São Bernardo Em Domínio Público
Dia desses eu refletia sobre o quanto “São Bernardo”, romance de Graciliano Ramos, de 1934, se mantém atual. É claro que, como todo clássico, a narrativa dialoga com os mais diversos leitores em tempos e espaços variados. Um clássico sempre tem o que dizer. Porém, eu pensava em questões pertinentes ao Brasil e conseguem (infelizmente) persistir atuais.
Dias depois dessa reflexão, me deparei com a notícia de que, desde 1º de janeiro de 2024, toda a obra de Graciliano Ramos entrou em domínio público. Isso significa dizer que seus livros podem ser veiculados sem restrições, em sites públicos ou não, e baixados de maneira gratuita. Ganhamos com isso. Livros são produtos caros e nem sempre nos sentimos estimulados a comprá-los. O domínio público elimina impeditivos.
Voltei, então, aos meus pensamentos sobre a atualidade de “São Bernardo” 90 anos após a sua publicação. O romance trata de uma história de amor fracassada. Um casamento arruinado pelo ciúme doentio do marido, um fazendeiro rico e iletrado, do interior do País, casado com uma professora com ideias avessas às preocupações comuns das mulheres da época, como os afazeres domésticos e a criação dos filhos. Madalena queria melhorar a vida dos colonos e as condições da escola da fazenda. Paulo Honório não compreendia as preocupações da esposa, que lhe provocavam insegurança e o faziam sentir seu poder minar.

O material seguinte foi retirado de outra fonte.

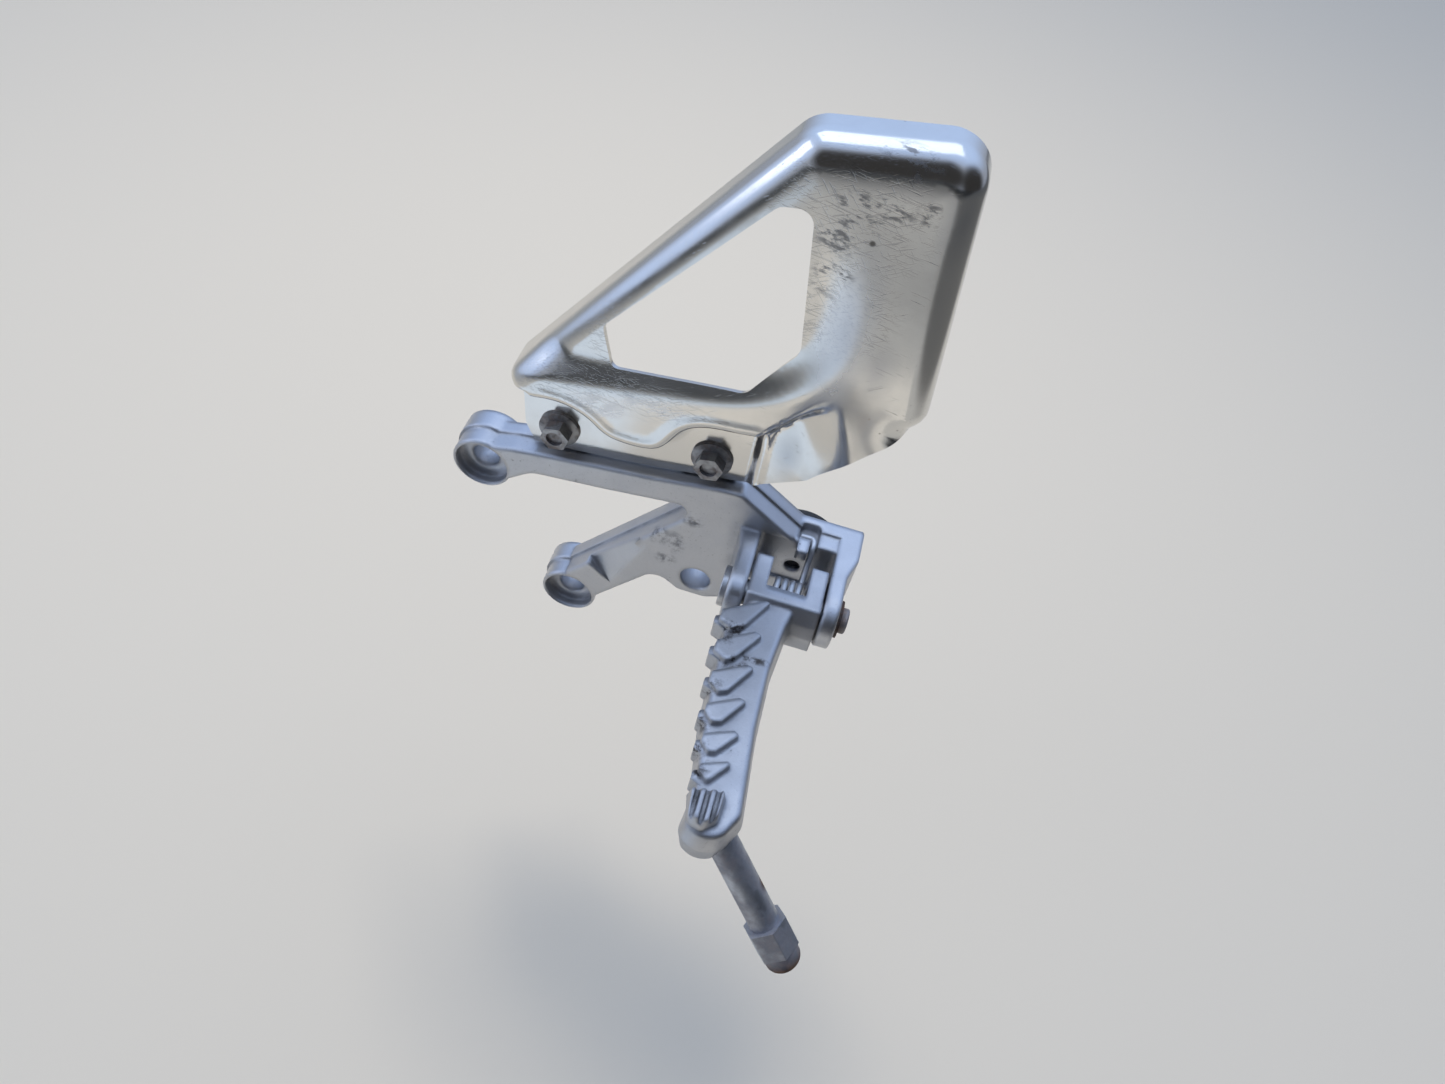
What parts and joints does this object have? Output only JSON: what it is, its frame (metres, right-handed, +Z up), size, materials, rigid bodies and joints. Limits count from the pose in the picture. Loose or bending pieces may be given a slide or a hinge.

Romance narrado em primeira pessoa pelo protagonista Paulo Honório, o enredo mostra uma personagem feminina que não submete a si ou suas ideias ao outro com facilidade e que, por isso, será um obstáculo constante ao marido, o qual não apenas não aceita o que ela pensa, como repudia mulheres “sabidas”. Madalena não cabe no perfil da esposa e da dona de casa que o narrador tem como ideal. A concepção de casamento que Paulo Honório tem é remanescente da oitocentista, aquela que vinha do período colonial, quando a mulher, mesmo com certo grau de instrução, estava restrita à esfera do espaço privado. Surge, assim, o ciúme, que faz a história transitar entre o social e o psicológico.
Veja que o romance nos coloca diante de vidas destruídas pelo desencontro completo de expectativas. Vale lembrar que a história de Paulo Honório e Madalena lembra muito a de Dom Casmurro e Capitu, criada por Machado de Assis, que pode ter sido uma inspiração para Graciliano. As duas narrativas mostram o fracasso de um patriarcalismo insistente. Incompatível com anseios que vazam o mais previsível e são vistos como ameaça. No caso de “São Bernardo”, Madalena desestabiliza a lógica de Paulo Honório com um comportamento que confronta expectativas e com o qual o personagem não consegue lidar com equilíbrio e racionalidade.
Em tempos de noticiários com tantos conflitos passionais, alguns com final trágico, a obra deixa muito a pensar.